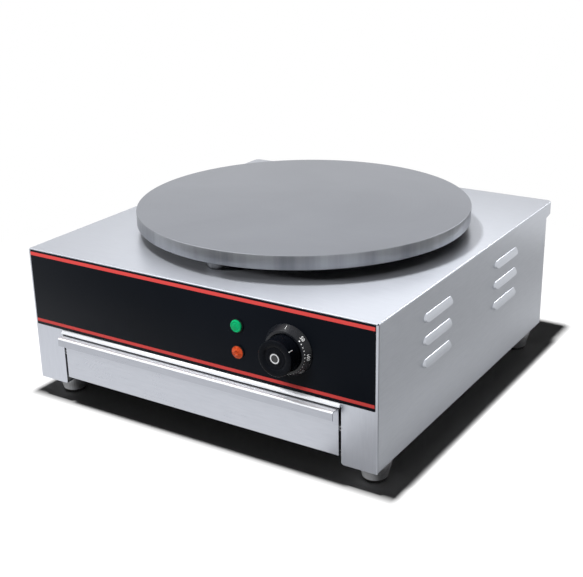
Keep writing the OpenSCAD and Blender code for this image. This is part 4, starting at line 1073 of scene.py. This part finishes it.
def on_cone(piece, degrees, step):
    """Lays a flat piece on the cone at an angle clockwise from the top, `step` mm down the slope."""
    theta = math.radians(degrees)
    outward = Vector((math.sin(theta), 0, math.cos(theta)))
    right = Vector((math.cos(theta), 0, -math.sin(theta)))
    ahead = Vector((0, -1, 0))
    up = slope.x * outward + slope.y * ahead
    normal = right.cross(up)
    radius, depth = slope_radius + step * slope.x, slope_depth + step * slope.y
    place = Vector(knob_place) + radius * outward + depth * ahead + 0.2 * normal
    piece.matrix_world = Matrix.Translation(place * mm) @ Matrix((right, up, normal)).transposed().to_4x4()
    settle(piece)
    finish_with(piece, "SHRINKWRAP", target=dial, wrap_method="NEAREST_SURFACEPOINT",
                wrap_mode="ABOVE_SURFACE", offset=0.05 * mm)
    finish_with(piece, "SOLIDIFY", thickness=0.04 * mm, offset=1)
    return piece


def number_print(text):
    """A number 3.8 mm high; its strokes are fattened a little, as printing ink spreads."""
    drop_selection()
    bpy.ops.object.text_add()
    made = bpy.context.object
    made.data.body = text
    made.data.size = 3.8 * 1.38 * mm
    made.data.align_x, made.data.align_y = "CENTER", "CENTER"
    made.data.resolution_u = 3
    made.data.offset = 0.10 * mm
    only(made)
    bpy.ops.object.convert(target="MESH")
    return bpy.context.object


def mark_print(width, length):
    """A small printed bar; subdivided, so that it can follow the cone."""
    drop_selection()
    bpy.ops.mesh.primitive_plane_add(size=1)
    made = bpy.context.object
    made.scale = (width * mm, length * mm, 1)
    settle(made)
    choose(made, lambda item: True)
    bpy.ops.mesh.subdivide(number_cuts=3)
    return made


prints = [on_cone(mark_print(0.35, 4.4), 0, 0.2)]
first_degrees, step_degrees, numbers = 48, 44.4, ("50", "100", "150", "200", "250", "300")
for index, text in enumerate(numbers):
    at = first_degrees + index * step_degrees
    prints.append(on_cone(number_print(text), at, 0.3))
    prints.append(on_cone(mark_print(1.5, 1.3), at, -3.7))
    if text != numbers[-1]:
        prints += [on_cone(mark_print(1.1, 1.0), at + step_degrees * part / 5, -3.7) for part in range(1, 5)]
show(join("dial_print", *prints), "housing", "white_print", "dial_plastic")

# %% [markdown]
# ## The knob
# A hollow grip with fine ribs, a dished face with two shallow grooves, a white pointer let into its
# edge and a small disc in the middle. The outlines are spun about the shaft. The ribs come from
# every second point of the wall, drawn inwards, and the disc's bright ring from its material.

# %% Grip
grip_r, rib_waist = 19.5, 0.982     # the wall's radius, and how far a rib's edge is drawn in
grip = turned("grip_shell", [
    (0, 26.5), (7.2, 26.5), (7.5, 26.2), (8.2, 26.2), (8.5, 26.5), (10.8, 26.5), (11.1, 26.2), (11.6, 26.2),
    (12, 26.5), (13.2, 27.6), (14, 28), (18, 28), (18.8, 27.8), (19.3, 27.3), (grip_r, 26.4), (grip_r, 24.5),
    (grip_r, 5.5), (grip_r, 4), (19.2, 3.4), (17.2, 3.4), (17, 3.8), (17, 23), (6, 23), (6, 3.9), (3.3, 3.9),
    (3.3, 22.9), (0, 22.9)], 120)


def rib(vertex):
    """Every second point on the wall of the grip."""
    x, y, z = vertex.co / mm
    on_wall = abs(math.hypot(x, y) - grip_r) < 0.1 and 5 < z < 25
    return on_wall and round(math.degrees(math.atan2(y, x)) / 3) % 2 == 0


ribs = choose(grip, rib, kind="VERT")
squeeze(x=rib_waist, y=rib_waist)
show(stand(grip, *knob_place, TO_FRONT), "knob", "knob_plastic", "knob_plastic", "knob_grip")
print("rib points moved:", ribs)

pointer = block("pointer_inlay", (-0.38, 18.6, 20.2), (0.38, 19.8, 26.8))
pointer.rotation_euler = (0, 0, math.radians(-58))
settle(pointer)
stand(pointer, *knob_place, TO_FRONT)
soften_edges(pointer, 0.15)
show(pointer, "knob", "pointer_white", "pointer_white", "knob_pointer")


# %% Disc on the grip
def disc_finish():
    """Satin metal at the rim, dark lacquer inside: the radius from the shaft decides."""
    made, tree = new_material("knob_disc")
    vector = place_vector(tree, (TO_FRONT, 0, 0), knob_place)
    radius = axis_distance(tree, vector)
    inner = between(tree, radius, 0, 1, 4.0 * mm, 4.15 * mm)
    outer = between(tree, radius, 1, 0, 5.15 * mm, 5.3 * mm)
    rim = calc(tree, "MULTIPLY", inner, outer)
    rings = effect(tree, TURNING, vector, 2500.0)
    metal = shade(tree, rings, (0.55, 0.56, 0.58), (0.75, 0.76, 0.78))
    return surface(made, {"Base Color": shade(tree, rim, (0.012, 0.012, 0.014), metal),
                          "Roughness": between(tree, rings, 0.25, 0.4), "Metallic": between(tree, rim, 0, 0.7)})


disc = turned("grip_disc", [(0, 26.9), (3.9, 26.9), (4.1, 27.2), (5.2, 27.3), (5.4, 27.2), (5.9, 27.1), (6, 26.9),
                            (6, 26.5), (0, 26.5)])
show(stand(disc, *knob_place, TO_FRONT), "knob", disc_finish(), "cap_metal", "knob_cap")

# %% [markdown]
# ## Indicator lamps
# Two plastic lenses shine through the front: a smooth green one and an amber one with facets, which
# spread the light of the small neon lamp behind them. The smooth one is spun. The facets are an
# eight-sided cone on a spun ring, left flat-shaded. A black bezel around each belongs to the
# material: the distance from the lens's own axis decides.

# %% Lamps in the front
lamp_x = 64.5
power_z, heating_z = top - 35, top - 64.6


def lens_finish(name, deep, bright, height):
    """Coloured clear plastic, lighter in some places than in others, with a black bezel around it."""
    made, tree = new_material(name)
    cloud = effect(tree, MOTTLE, place_vector(tree), 260.0)
    colour = shade(tree, between(tree, cloud, 0, 1, 0.3, 0.7), deep, bright)
    radius = axis_distance(tree, place_vector(tree, (TO_FRONT, 0, 0), (lamp_x, front, height)))
    bezel = between(tree, radius, 0, 1, 6.75 * mm, 7.05 * mm)
    return surface(made, {"Base Color": shade(tree, bezel, colour, (0.006, 0.008, 0.008)),
                          "Roughness": between(tree, cloud, 0.16, 0.26)}, specular=0.08)


green = turned("power_lens", [
    (0, 0.8), (7.6, 0.8), (7.8, 1.0), (7.8, 2.0), (7.5, 2.3), (7.0, 2.5), (6.7, 3.9), (6.3, 4.4), (5.6, 4.6),
    (4.7, 4.6), (4.5, 4.45), (4.2, 4.45), (4.0, 4.6), (2, 4.75), (0, 4.8)])
stand(green, lamp_x, front, power_z, TO_FRONT)
show(green, "housing", lens_finish("green_lens", (0.001, 0.30, 0.10), (0.002, 0.46, 0.17), power_z),
     "green_lens", "power_lamp_lens")

amber_ring = turned("heating_lens", [(0, 0.8), (7.6, 0.8), (7.8, 1.0), (7.8, 2.0), (7.4, 2.4), (6.9, 2.5),
                                     (6.8, 3.0), (0, 3.0)])
drop_selection()
bpy.ops.mesh.primitive_cone_add(vertices=8, radius1=6.8 * mm, radius2=2.6 * mm, depth=1.9 * mm,
                                location=(0, 0, 3.85 * mm))
facets = bpy.context.object
settle(facets)
choose(facets, lies(z=4.8))
bpy.ops.mesh.inset(thickness=1.1 * mm, depth=-0.7 * mm)
amber = join("heating_lens", amber_ring, facets)
stand(amber, lamp_x, front, heating_z, TO_FRONT)
show(amber, "housing", lens_finish("amber_lens", (0.36, 0.028, 0.005), (0.66, 0.10, 0.03), heating_z),
     "amber_lens", "heat_lamp_lens")

# %% [markdown]
# ## Screws at the back
# The rear panel is held by six pan-head screws with a cross recess. The head is spun, two thin
# bars cut the cross, and the screw is copied six times.

# %% Rear screws
screw = turned("panel_screw", [(0, -8), (1.5, -8), (1.9, -7.4), (1.9, 0), (3.5, 0), (3.6, 0.4), (3.3, 1.2),
                               (2.4, 1.8), (1.2, 2.0), (0, 2.0)], 32)
for long_x, long_y in ((1.9, 0.35), (0.35, 1.9)):
    cut(screw, block("cross_cutter", (-long_x, -long_y, 0.7), (long_x, long_y, 3)))
shade_by_angle(screw, 40)
screw_x, screw_heights = 219.8, (45, 107, 165.5)
stand_copies([(x, back, z) for x in (-screw_x, screw_x) for z in screw_heights],
             (screw, "housing", "zinc", "zinc_steel", "rear_screws"), tilt=TO_BACK)

# %% [markdown]
# ## Finishes for the CAD nodes that stay
# The inside is CAD as it is: walls, runners, elements, wires. Each node only gets the finish of its
# material slot in the record. Most slots have a finish of the same name.

# %% Materials of the remaining nodes
slot_finish = {
    "stainless_sheet": "steel_long", "zinc_steel": "zinc", "foot_rubber": "rubber", "post_steel": "post_metal",
    "element_sheath": "sheath", "mineral_wool": "wool", "switch_plastic": "cream_plastic",
    "terminal_ceramic": "ceramic", "hotplate_iron": "hotplate", "cap_metal": "zinc"}
kept = 0
for part in frame["record"]["subparts"]:
    node = nodes[part["node"]]
    if not node.hide_render:
        node.data.materials.clear()
        slot = part["material_slot"]
        node.data.materials.append(finish[slot_finish.get(slot, slot)])
        kept += 1
print("CAD nodes that stay:", kept)

# %% [markdown]
# ## Which lamp lights which piece
# The front lamp lights the front and what sits on it, the accent and gap lamps only the wrapper,
# and the low lamp only the feet. The knob throws no shadow on the floor, where it would leave a
# lone spot beside the drawer's.

# %% Light linking
def named(*names):
    """The objects of these names."""
    return [bpy.data.objects[name] for name in names]


fill.light_linking.receiver_collection = lamp_reach("lit_by_the_front_lamp", named(
    "control_film", "drawer_face", "front_sheet", "drip_edge", "dial_cone", "dial_print", "grip_shell",
    "grip_disc", "pointer_inlay", "power_lens", "heating_lens", "foot_cup_1", "foot_cup_3"))
low_light.light_linking.receiver_collection = lamp_reach("lit_by_the_low_lamp", named(
    "foot_cup_1", "foot_cup_2", "foot_cup_3", "foot_cup_4"))
floor_light.light_linking.blocker_collection = lamp_reach("throws_no_shadow_on_the_floor", named(
    "grip_shell", "grip_disc", "dial_cone", "pointer_inlay"), leave_out=True)
sheet_only = lamp_reach("lit_by_the_accent_and_gap_lamps", [wrapper])
for lamp in (accent, gap_light):
    lamp.light_linking.receiver_collection = sheet_only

■ Problem to work on: Restate, word for word and with nothing added, the lines from the first line of the listing through the one where "return piece" stands.

■ Solution to this problem:
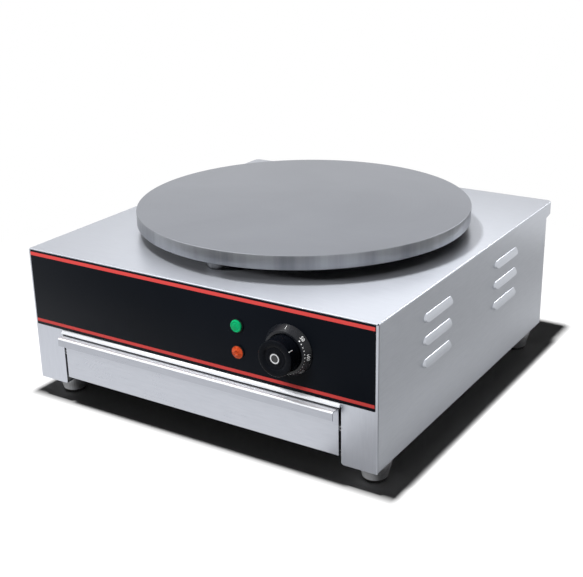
Keep writing the OpenSCAD and Blender code for this image. This is part 4, starting at line 1073 of scene.py. This part finishes it.
def on_cone(piece, degrees, step):
    """Lays a flat piece on the cone at an angle clockwise from the top, `step` mm down the slope."""
    theta = math.radians(degrees)
    outward = Vector((math.sin(theta), 0, math.cos(theta)))
    right = Vector((math.cos(theta), 0, -math.sin(theta)))
    ahead = Vector((0, -1, 0))
    up = slope.x * outward + slope.y * ahead
    normal = right.cross(up)
    radius, depth = slope_radius + step * slope.x, slope_depth + step * slope.y
    place = Vector(knob_place) + radius * outward + depth * ahead + 0.2 * normal
    piece.matrix_world = Matrix.Translation(place * mm) @ Matrix((right, up, normal)).transposed().to_4x4()
    settle(piece)
    finish_with(piece, "SHRINKWRAP", target=dial, wrap_method="NEAREST_SURFACEPOINT",
                wrap_mode="ABOVE_SURFACE", offset=0.05 * mm)
    finish_with(piece, "SOLIDIFY", thickness=0.04 * mm, offset=1)
    return piece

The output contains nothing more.